In the UK, Barbara Kingsolver and Darryl Pinckney have been awarded the James Tait Black Prizes for fiction and biography respectively.

Kingsolver was awarded the fiction prize for Demon Copperhead (Faber), a reimagining of Charles Dickens’ David Copperfield, set in the Appalachian Mountains in Virginia in the US. Judge Benjamin Bateman called Demon Copperhead ‘a captivating piece of realist literature which is exceptional across all of the dimensions we look for’.
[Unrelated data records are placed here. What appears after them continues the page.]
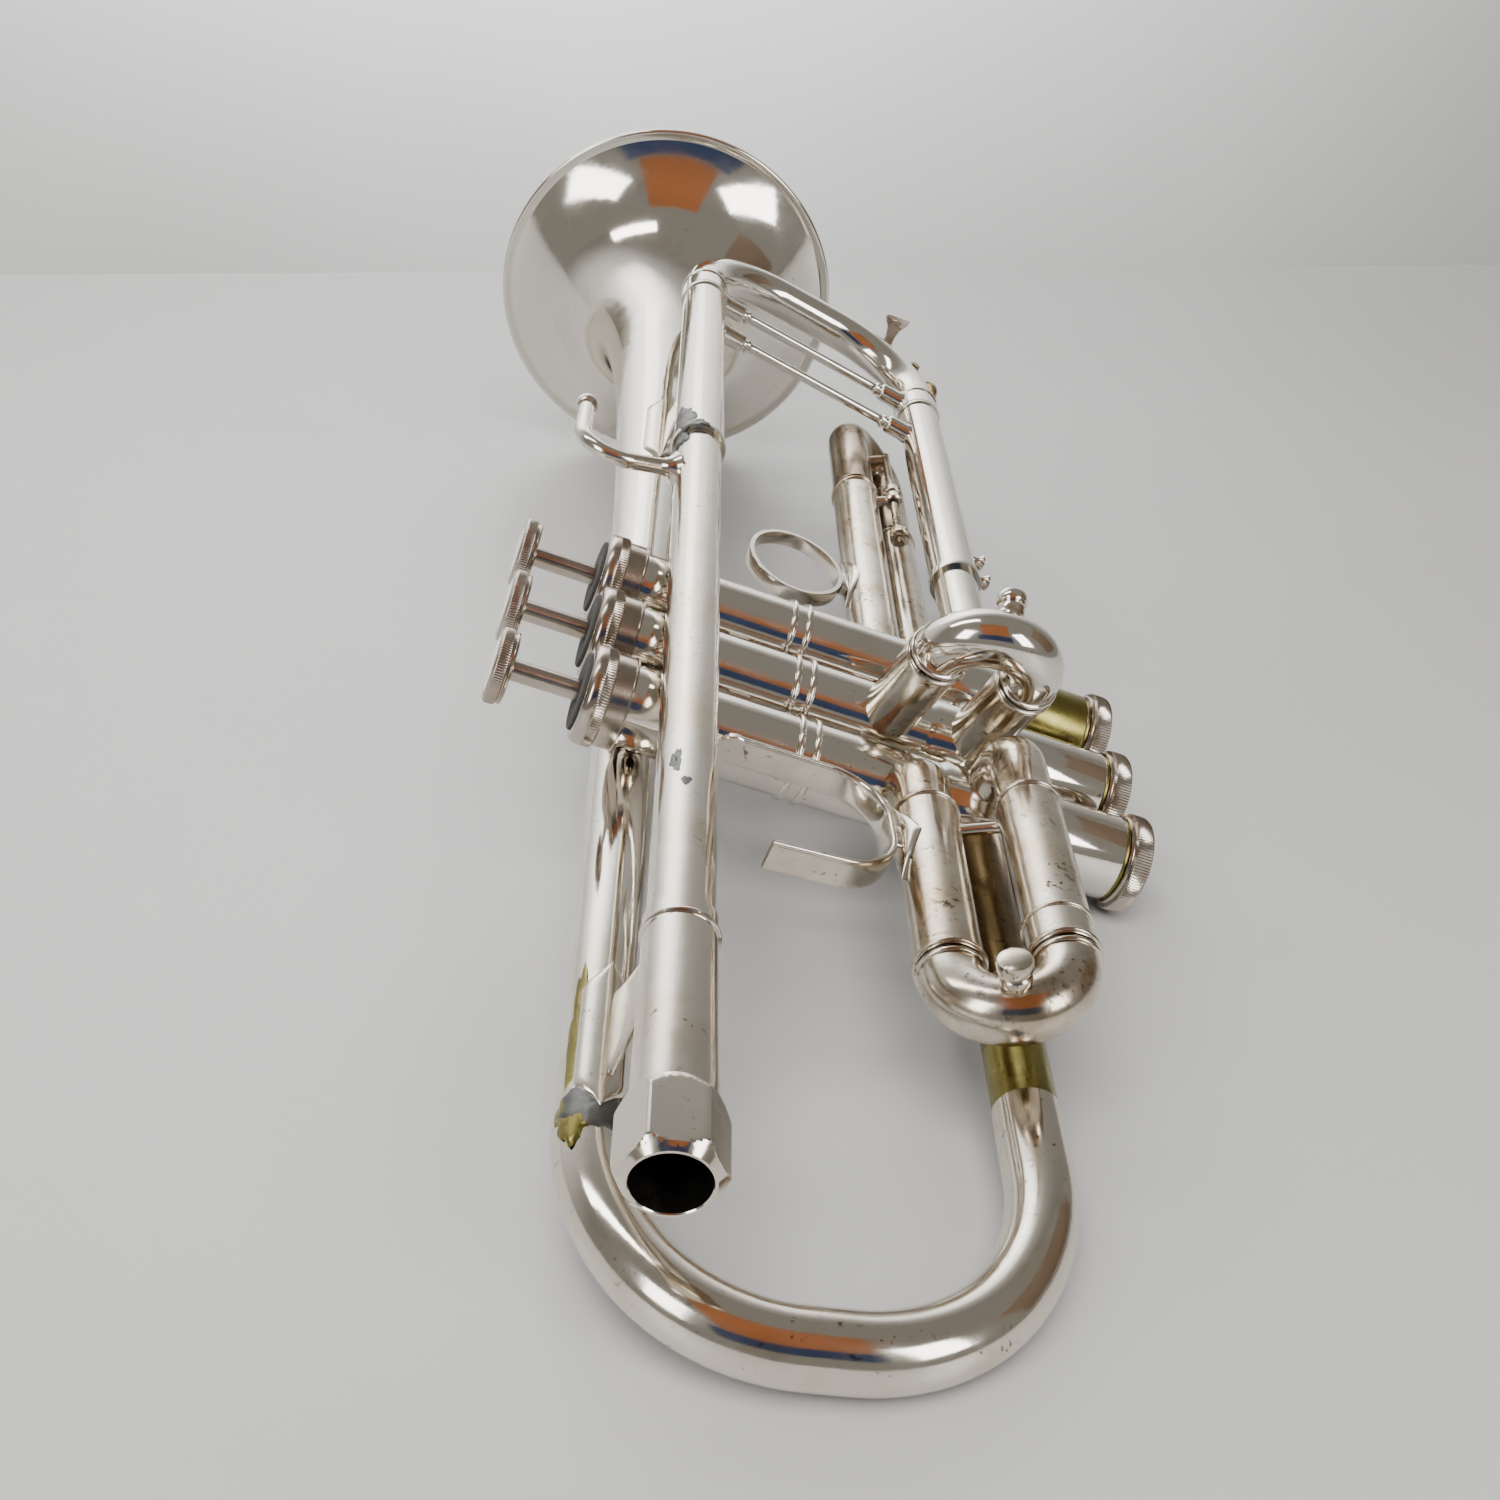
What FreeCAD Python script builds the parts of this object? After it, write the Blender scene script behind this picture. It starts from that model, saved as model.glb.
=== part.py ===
import FreeCAD, Part
import math
import os

# Long-model three-valve cornet, lying on its left side as it is put down on a table.
# Millimetres. The horn is drawn in its own frame and then laid down by one placement.
#   Horn frame: origin on the second valve's axis, level with the leadpipe.
#   +X towards the bottom caps, +Y towards the bell mouth, +Z towards the player's right.
# A point is written (x, y, z). The valves' axes lie in the plane z = 0, along X.

V = FreeCAD.Vector
X_AXIS = V(1, 0, 0)
Y_AXIS = V(0, 1, 0)
Z_AXIS = V(0, 0, 1)

# ---- resting pose: bell rim, bell bow and first bottom cap touch the table ----
REST_PITCH = 6.124            # degrees about X, bell end up
REST_ROLL = 16.377            # degrees about Y, bottom caps down
REST_SHIFT = V(-20.96, -60.30, 45.01)     # puts the bottom centre of the whole horn at the origin

# ---- valves ----
VALVE_PITCH = 26.0
VALVE_Y = [-VALVE_PITCH, 0.0, VALVE_PITCH]
CASING_RADIUS = 9.2
CASING_BORE = 8.35
CASING_TOP = -16.0
CASING_BOTTOM = 110.0
LOWER_CASING_RADIUS = 9.9
LOWER_CASING_X = (62.0, 106.3)
CASING_RING_X = [28.2, 32.0]
CASING_RING_WIRE = 0.7
TOP_CAP_TOP = -19.2
TOP_CAP_RIM_END = -14.0
TOP_CAP_SKIRT = -9.5
TOP_CAP_RADIUS = 11.0
TOP_CAP_ROOF = 2.6
BOTTOM_CAP_START = 107.2
BOTTOM_CAP_END = 113.0
BOTTOM_CAP_FLOOR = 2.0
BOTTOM_CAP_BODY_RADIUS = 10.3
BOTTOM_CAP_RIM_RADIUS = 11.2
BOTTOM_CAP_RIM_START = 108.0
BOTTOM_CAP_RIM_END = 112.3
THREAD_GAP = 0.05
STEM_RADIUS = 2.35
STEM_HOLE_RADIUS = 2.8
BUTTON_UNDERSIDE = -34.8
BUTTON_TOP = -39.0
BUTTON_RADIUS = 8.2
INLAY_RADIUS = 6.6
INLAY_DEPTH = 0.9
CAP_FELT_RADIUS = 8.6
CAP_FELT_DEPTH = 0.8
CAP_FELT_PROUD = 0.7
STEM_FELT_RADIUS = 5.5
STEM_FELT_THICKNESS = 2.8
PISTON_RADIUS = 8.3
PISTON_WALL = 0.7
PISTON_TOP = 30.0
PISTON_BOTTOM = 88.0
BARREL_RADIUS = 7.9
BARREL_WALL = 0.8
BARREL_TOP = -13.5
BARREL_SLOT_TOP = 4.0
BARREL_SLOT_BOTTOM = 24.5
BARREL_SLOT_WIDTH = 5.0
GUIDE_TOP = 20.6
GUIDE_THICKNESS = 2.0
GUIDE_TAB_WIDTH = 4.6
GUIDE_HOLE_RADIUS = 3.0
SPRING_RADIUS = 5.9
SPRING_WIRE = 0.45
SPRING_PITCH = 5.0
SPRING_SIDES = 8            # straight runs in one turn of the coil
SPRING_CLEARANCE = 0.05
KNUCKLE_X = 75.0            # the short tubes from one casing to the next
KNUCKLE_RADIUS = 4.9
WEB_X = (14.0, 46.0)        # flat webs soldered between the casings
WEB_LENGTH = 5.0
WEB_THICKNESS = 3.0
PORT_RADIUS = 5.2           # passages through a piston: where, which way, how wide
PORTS = ((KNUCKLE_X, V(0, 1, 0)), (57.7, V(0, 0.7, -0.7)), (39.0, V(0, 0.7, 0.7)))

# ---- tubing ----
WALL = 0.6
LEADPIPE_RADIUS = 5.95
LEADPIPE_Z = 15.4
LEG_RADIUS = 5.95           # inner slide legs
SLEEVE_BORE = 6.02          # outer slide sleeves
SLEEVE_RADIUS = 6.65
CROOK_RADIUS = 6.3
ELBOW_RADIUS = 6.0
RING_WIRE = 0.55
SLIDE_GAP = 0.6             # between a crook's collar and the sleeve's mouth
CROOK_LEG = 1.4             # straight run of a crook before its bow

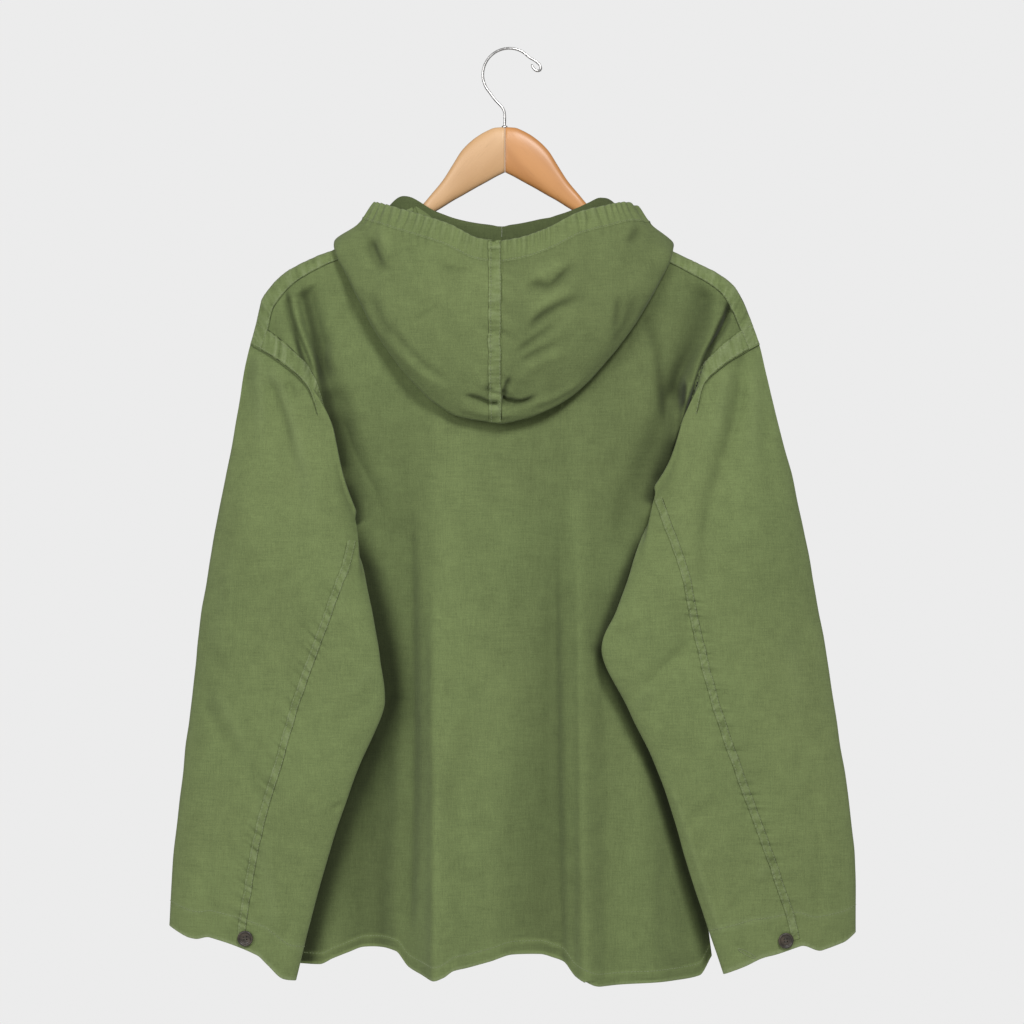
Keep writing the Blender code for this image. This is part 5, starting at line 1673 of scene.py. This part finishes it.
HOOD_CREASES = {
    Side.LEFT: (
        Crease(((131, -180), (124, -200), (116, -212), (104, -216)), (-3.4, -1.6), 6, 5, (0.3, 0.45)),
        Crease(((118, -170), (113, -192), (104, -204)), (1.6, 1.0), 5, 5, (0.3, 0.4)),
        Crease(((66, -213), (44, -216), (24, -214)), (-0.9, -0.7), 4, 4, (0.3, 0.3)),
        Crease(((88, -265), (74, -256), (60, -247)), (-0.8, -0.5), 3, 3, (0.3, 0.3)),
        Crease(((112, -262), (92, -292), (70, -312), (46, -324)), (-1.4, -1.2), 5, 5, (0.3, 0.3)),
        Crease(((104, -284), (78, -310), (50, -330)), (1.0, 1.0), 5, 5, (0.3, 0.3)),
        Crease(((130, -232), (118, -262), (104, -286)), (-1.2, -1.0), 6, 6, (0.3, 0.3)),
        Crease(((42, -333), (26, -337), (14, -342), (6, -342)), (-1.5, -4.5), 2.4, 3.0, (0.3, 0.0)),
        Crease(((46, -344), (28, -350), (8, -352)), (1.0, 2.2), 5, 4, (0.3, 0.0)),
        Crease(((16, -320), (15, -330), (16, -338)), (-2.0, -2.0), 2.6, 2.2, (0.4, 0.2)),
        Crease(((30, -300), (22, -318), (20, -332)), (0.9, 1.2), 5, 4, (0.4, 0.2)),
        Crease(((96, -226), (70, -236), (40, -238)), (0.8, 0.6), 12, 12, (0.4, 0.4)),
        Crease(((9.6, -205), (9.8, -240), (9.8, -310), (9.6, -352)), (0.9, 0.9), 12, 8, (0.02, 0.02), 7.5),
    ),
    Side.RIGHT: (
        Crease(((-16, -234), (-30, -229), (-42, -231), (-56, -219), (-70, -207)), (-1.8, -1.6), 3, 5,
               (0.3, 0.35)),
        Crease(((-18, -222), (-40, -218), (-62, -204)), (1.0, 1.2), 6, 6, (0.3, 0.4)),
        Crease(((-22, -276), (-30, -264), (-44, -254), (-84, -238)), (-2.0, -1.2), 4, 4, (0.25, 0.4)),
        Crease(((-20, -264), (-40, -246), (-78, -228)), (1.2, 0.8), 6, 6, (0.3, 0.4)),
        Crease(((-8, -296), (-30, -280), (-56, -262)), (-1.4, -0.9), 3.5, 3.5, (0.25, 0.4)),
        Crease(((-12, -304), (-34, -292), (-58, -281)), (-1.3, -0.8), 3.5, 3.5, (0.25, 0.4)),
        Crease(((-10, -316), (-40, -300), (-70, -288)), (0.9, 0.6), 5, 5, (0.3, 0.4)),
        Crease(((-107, -236), (-108, -256), (-104, -276)), (-1.3, -1.0), 4, 4, (0.35, 0.35)),
        Crease(((-126, -232), (-118, -262), (-100, -292)), (-1.1, -1.0), 6, 6, (0.3, 0.3)),
        Crease(((2, -338), (-14, -341), (-34, -333)), (-5.0, -1.6), 2.4, 3.0, (0.0, 0.35)),
        Crease(((4, -352), (-16, -352), (-36, -346)), (2.2, 1.2), 4, 4, (0.0, 0.3)),
        Crease(((2, -337), (-1, -326), (-7, -314)), (-3.0, -1.5), 2.2, 2.6, (0.0, 0.4)),
        Crease(((-32, -352), (-60, -338), (-92, -310)), (-1.6, -1.2), 3, 3, (0.3, 0.3)),
        Crease(((-14, -343), (-46, -336), (-82, -314)), (1.2, 1.2), 4, 4, (0.3, 0.3)),
        Crease(((-130, -170), (-122, -184), (-112, -190)), (-1.5, -1.0), 5, 5, (0.3, 0.4)),
        Crease(((2, -205), (2, -240), (2, -310), (2, -352)), (0.9, 0.9), 4, 9, (0.02, 0.02), 7.5),
    ),
}
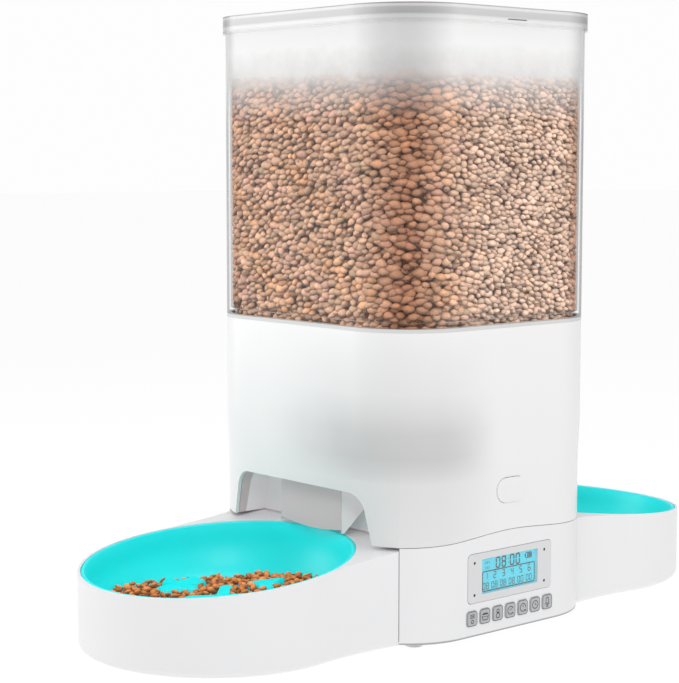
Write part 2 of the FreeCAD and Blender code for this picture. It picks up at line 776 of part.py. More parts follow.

Pinckney was awarded the biography prize for Come Back in September: A literary education on West Sixty-Seventh Street, Manhattan (Rivverrun), a memoir about the writer’s apprenticeship with the authors Elizabeth Hardwick and Barbara Epstein. Judge Simon Cooke said the title was ‘thoroughly absorbing: a vivid, nuanced, and moving tribute to Elizabeth Hardwick, a fascinating portrait of a place, time, and milieu, and a profound meditation on memory, friendship, and the literary life’.

Founded in 1919, the James Tait Black Prizes are awarded annually by the University of Edinburgh and are judged by postgraduate students and senior academics at the university. Each winning author receives £10,000 (A$19,140).

The winners of last year’s prizes were Keith Ridgway and Amit Chaudhuri for fiction and biography respectively.